Start with a formal proportionality assessment that explicitly evaluates each factor from Art.21.3 for your organisation: risk exposure (sector, internet-facing services, threat landscape), organisational size (headcount, revenue, infrastructure scale), incident likelihood (historical data, threat intelligence, sector-specific risk profiles), incident severity (service disruption, data compromise, cascading effects), and societal and economic impact (effect on essential services, number of affected users, economic consequences).

Use this assessment to set your overall security posture requirements. Map each NIS2 control area to a proportionate implementation level. A small essential entity might manage risk through a streamlined process with quarterly reviews, while a large critical infrastructure operator needs a dedicated risk team with continuous monitoring.
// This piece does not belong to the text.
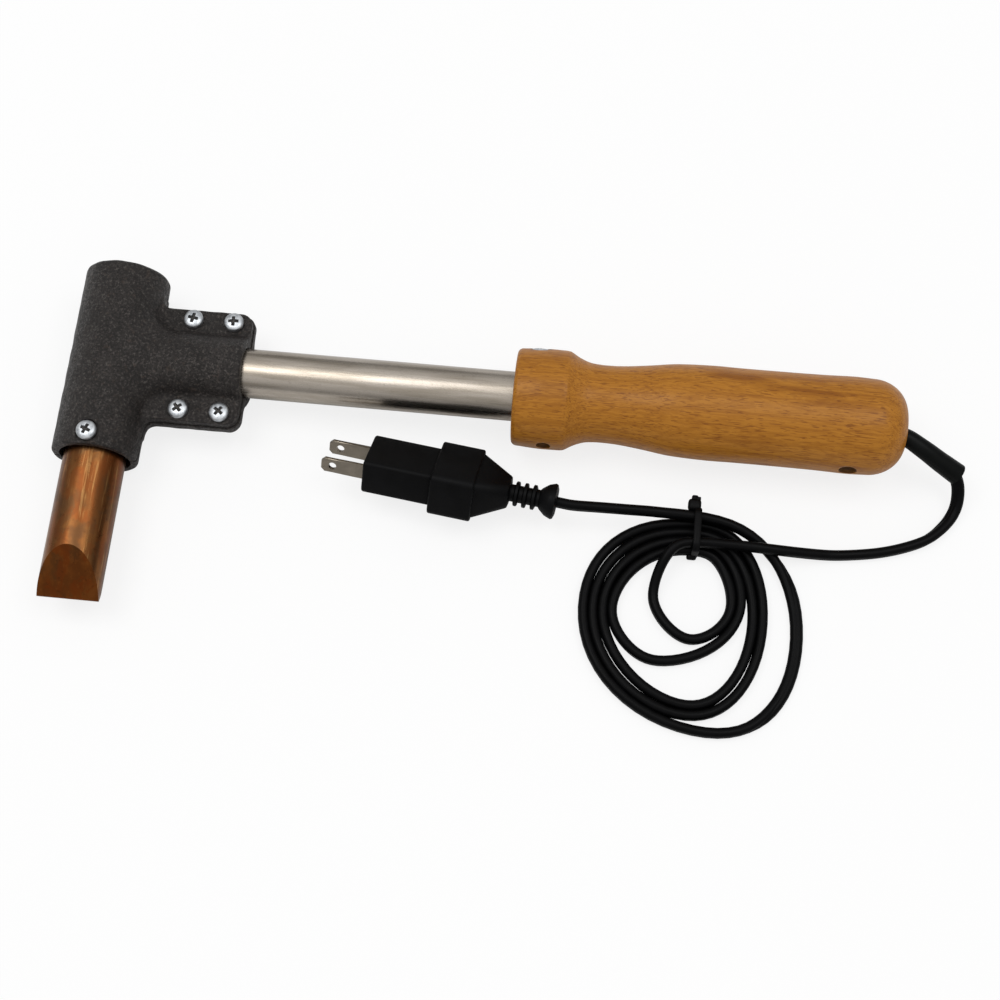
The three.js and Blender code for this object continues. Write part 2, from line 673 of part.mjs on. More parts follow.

For each major control area, document the proportionality decision: which risk factors you considered, which control options you evaluated, the implementation level you chose and why, and any compensating controls where you opted for a lighter approach.

Benchmark against sector-specific guidance from ENISA and your national competent authority. Many sectors are developing codes of conduct and baseline requirements that help define what proportionate looks like in your context.

Revisit proportionality assessments annually or whenever your risk profile, size, or the threat landscape shifts significantly. What was proportionate last year may not hold if you have grown, taken on new critical services, or the threat environment has changed.

Keep your assessments grounded in current, accurate information. A static assessment built on outdated assumptions will not withstand scrutiny.

Evidence Your Auditor Will Request

  • Documented proportionality assessment covering all required factors
  • Risk exposure analysis specific to the organisation's sector and operations
  • Rationale documentation for the chosen implementation level of each control area
  • Benchmarking against sector-specific guidance or peer organisations
  • Annual review records of proportionality assessments

Common Mistakes

  • Proportionality used as justification for minimal security investment without proper analysis
  • No documented rationale for proportionality decisions, making them indefensible during audits
  • Assessment does not consider societal and economic impact, only direct organisational impact
  • Proportionality assessment performed once and never updated as the organisation evolves
  • Failure to consider sector-specific guidance when determining proportionate measures

Related Controls Across Frameworks

Framework Control ID Relationship
ISO 27001 A.5.1 Related
SOC 2 CC3.1 Related

Frequently Asked Questions

Can a small organisation use proportionality to avoid implementing certain controls entirely?
No. Article 21.2 sets out minimum measures that every in-scope entity must implement. Proportionality governs the depth and rigour of implementation, not whether a control area is addressed. You must cover all listed areas but can scale the effort to match your size and risk profile.
How do we know if our proportionality assessment will satisfy regulators?
Document your reasoning thoroughly, use recognised risk assessment methodologies, reference sector-specific guidance, and benchmark against industry peers. Regulators want to see evidence of a thoughtful, risk-based approach rather than a specific checkbox list. Engaging with your national competent authority or industry groups early on can help you calibrate expectations.